Data extracted from a collection

###

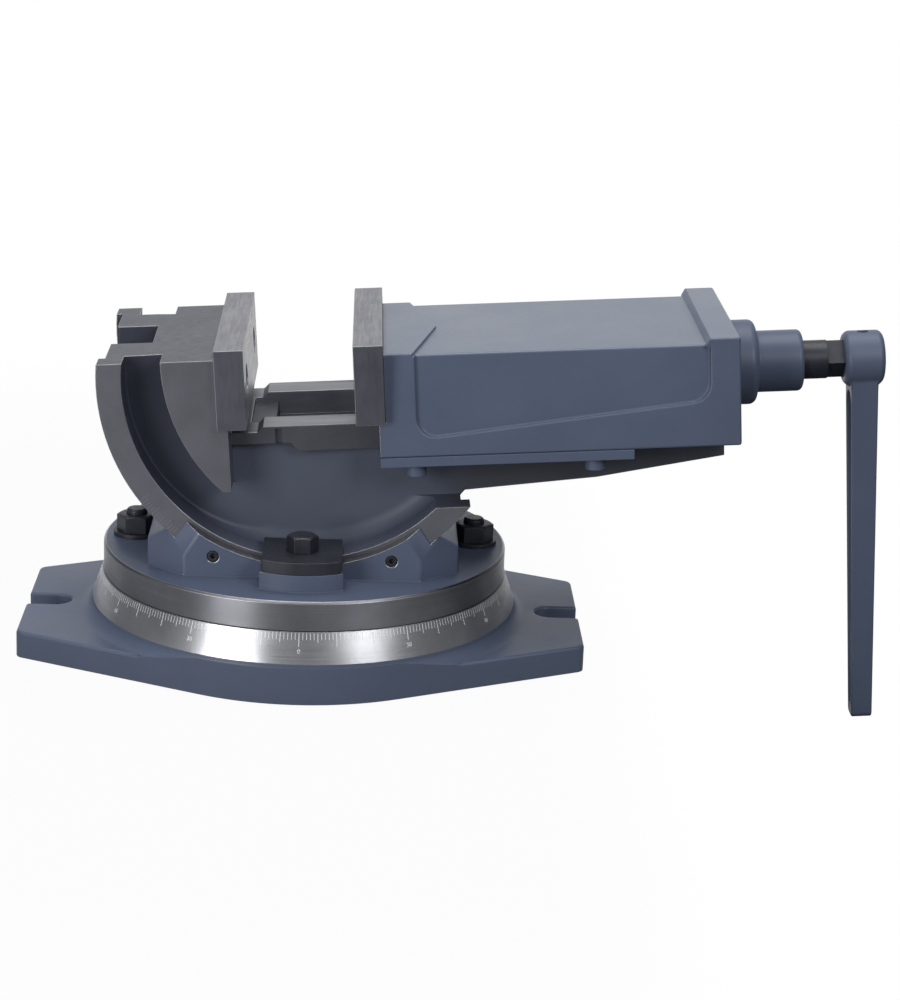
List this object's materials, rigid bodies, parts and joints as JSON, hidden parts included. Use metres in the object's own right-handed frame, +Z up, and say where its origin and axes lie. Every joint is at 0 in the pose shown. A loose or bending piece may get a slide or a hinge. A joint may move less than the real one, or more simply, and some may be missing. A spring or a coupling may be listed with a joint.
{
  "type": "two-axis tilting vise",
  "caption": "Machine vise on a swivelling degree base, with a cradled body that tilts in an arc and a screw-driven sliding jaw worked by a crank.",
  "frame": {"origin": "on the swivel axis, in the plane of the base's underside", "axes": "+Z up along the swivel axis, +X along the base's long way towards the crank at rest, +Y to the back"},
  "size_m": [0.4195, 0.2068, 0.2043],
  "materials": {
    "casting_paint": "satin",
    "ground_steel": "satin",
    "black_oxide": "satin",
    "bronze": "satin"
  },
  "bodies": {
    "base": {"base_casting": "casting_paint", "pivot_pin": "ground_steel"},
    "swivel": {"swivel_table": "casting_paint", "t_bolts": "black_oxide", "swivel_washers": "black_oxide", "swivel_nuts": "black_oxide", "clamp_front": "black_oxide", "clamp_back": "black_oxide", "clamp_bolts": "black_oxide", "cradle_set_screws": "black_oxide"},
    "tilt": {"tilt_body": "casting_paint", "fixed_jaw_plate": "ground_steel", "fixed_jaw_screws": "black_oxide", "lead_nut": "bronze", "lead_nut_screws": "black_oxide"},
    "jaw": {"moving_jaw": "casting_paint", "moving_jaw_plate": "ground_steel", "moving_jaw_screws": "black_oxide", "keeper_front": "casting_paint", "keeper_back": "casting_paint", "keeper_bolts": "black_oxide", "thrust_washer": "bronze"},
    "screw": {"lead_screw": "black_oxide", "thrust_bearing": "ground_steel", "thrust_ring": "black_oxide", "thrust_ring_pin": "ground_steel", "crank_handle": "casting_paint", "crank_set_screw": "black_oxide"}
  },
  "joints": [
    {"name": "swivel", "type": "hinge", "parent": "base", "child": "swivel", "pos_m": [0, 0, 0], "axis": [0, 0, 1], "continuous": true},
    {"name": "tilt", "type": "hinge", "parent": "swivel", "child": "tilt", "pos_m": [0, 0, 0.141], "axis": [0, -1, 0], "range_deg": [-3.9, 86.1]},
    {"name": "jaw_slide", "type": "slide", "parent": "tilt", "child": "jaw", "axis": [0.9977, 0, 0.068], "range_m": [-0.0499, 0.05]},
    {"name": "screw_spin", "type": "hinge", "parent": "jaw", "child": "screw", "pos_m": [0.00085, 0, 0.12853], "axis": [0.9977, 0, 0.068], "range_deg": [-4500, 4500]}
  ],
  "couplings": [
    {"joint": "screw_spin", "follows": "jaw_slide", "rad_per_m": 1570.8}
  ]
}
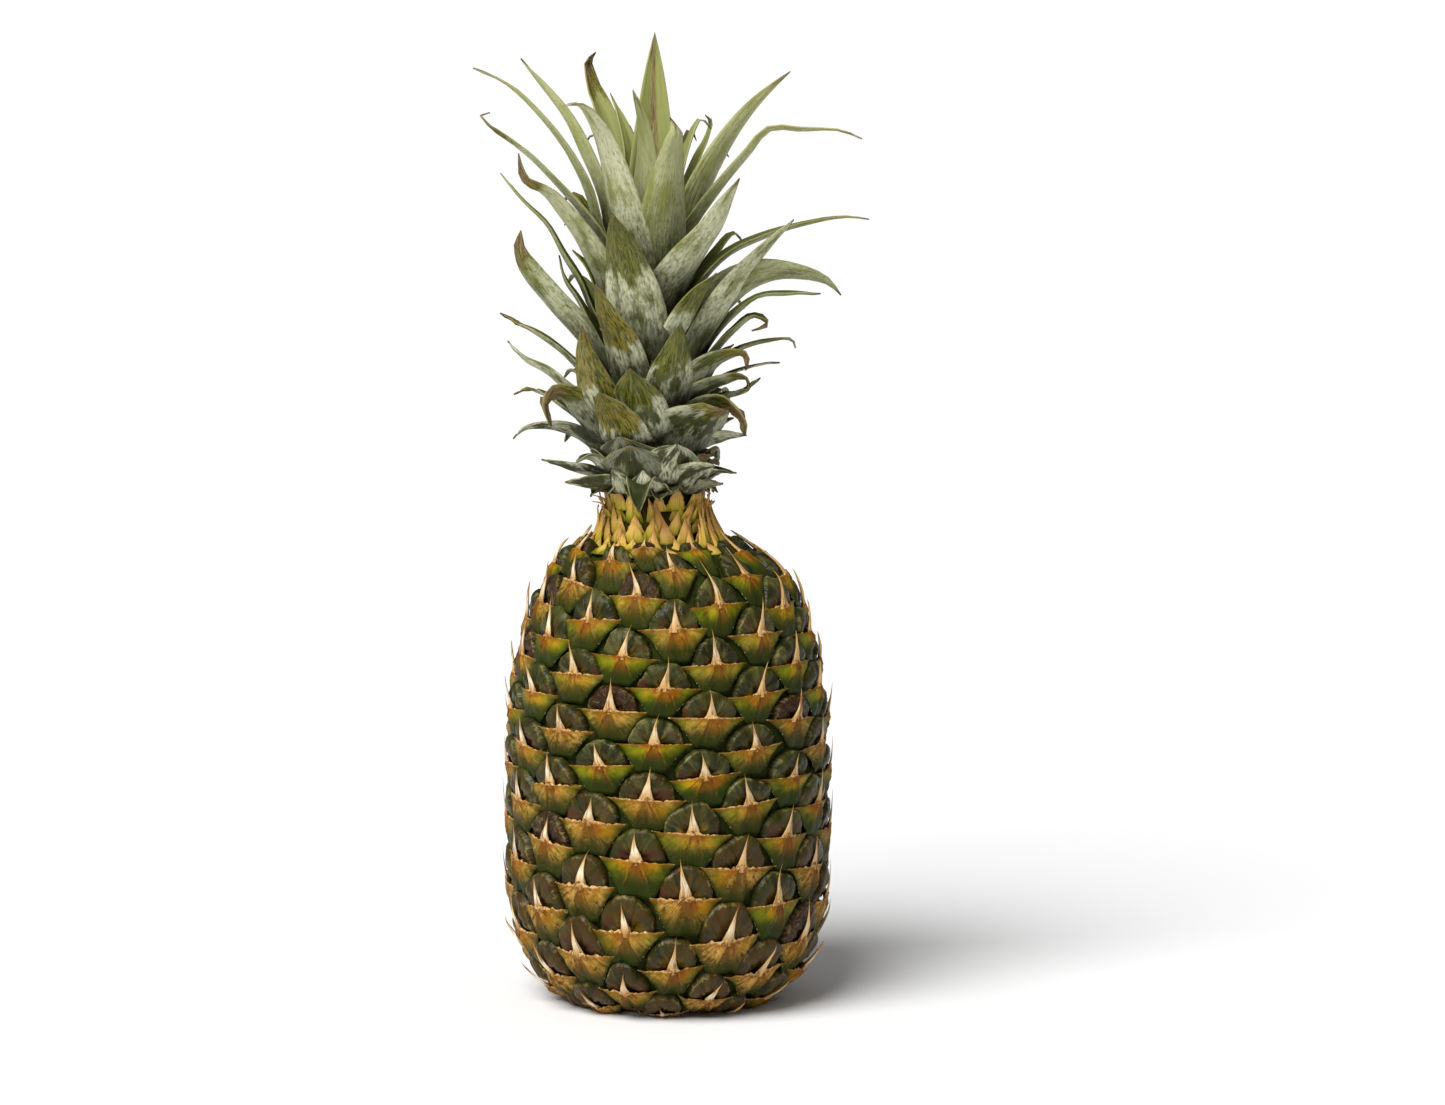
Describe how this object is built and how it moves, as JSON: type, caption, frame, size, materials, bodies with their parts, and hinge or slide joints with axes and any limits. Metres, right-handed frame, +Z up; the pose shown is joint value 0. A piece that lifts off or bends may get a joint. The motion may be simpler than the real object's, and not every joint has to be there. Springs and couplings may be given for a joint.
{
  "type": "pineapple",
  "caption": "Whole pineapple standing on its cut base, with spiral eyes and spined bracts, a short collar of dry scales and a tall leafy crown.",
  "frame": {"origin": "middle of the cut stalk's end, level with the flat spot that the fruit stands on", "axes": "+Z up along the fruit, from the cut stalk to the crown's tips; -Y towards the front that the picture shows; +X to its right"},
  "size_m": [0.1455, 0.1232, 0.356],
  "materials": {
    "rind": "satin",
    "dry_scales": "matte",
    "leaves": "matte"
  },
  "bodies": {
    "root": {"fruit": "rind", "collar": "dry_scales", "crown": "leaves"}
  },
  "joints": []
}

###

Task to complete:
Gather every line containing the word "handed" and copy it.

Exercise result:
List this object's materials, rigid bodies, parts and joints as JSON, hidden parts included. Use metres in the object's own right-handed frame, +Z up, and say where its origin and axes lie. Every joint is at 0 in the pose shown. A loose or bending piece may get a slide or a hinge. A joint may move less than the real one, or more simply, and some may be missing. A spring or a coupling may be listed with a joint.
Describe how this object is built and how it moves, as JSON: type, caption, frame, size, materials, bodies with their parts, and hinge or slide joints with axes and any limits. Metres, right-handed frame, +Z up; the pose shown is joint value 0. A piece that lifts off or bends may get a joint. The motion may be simpler than the real object's, and not every joint has to be there. Springs and couplings may be given for a joint.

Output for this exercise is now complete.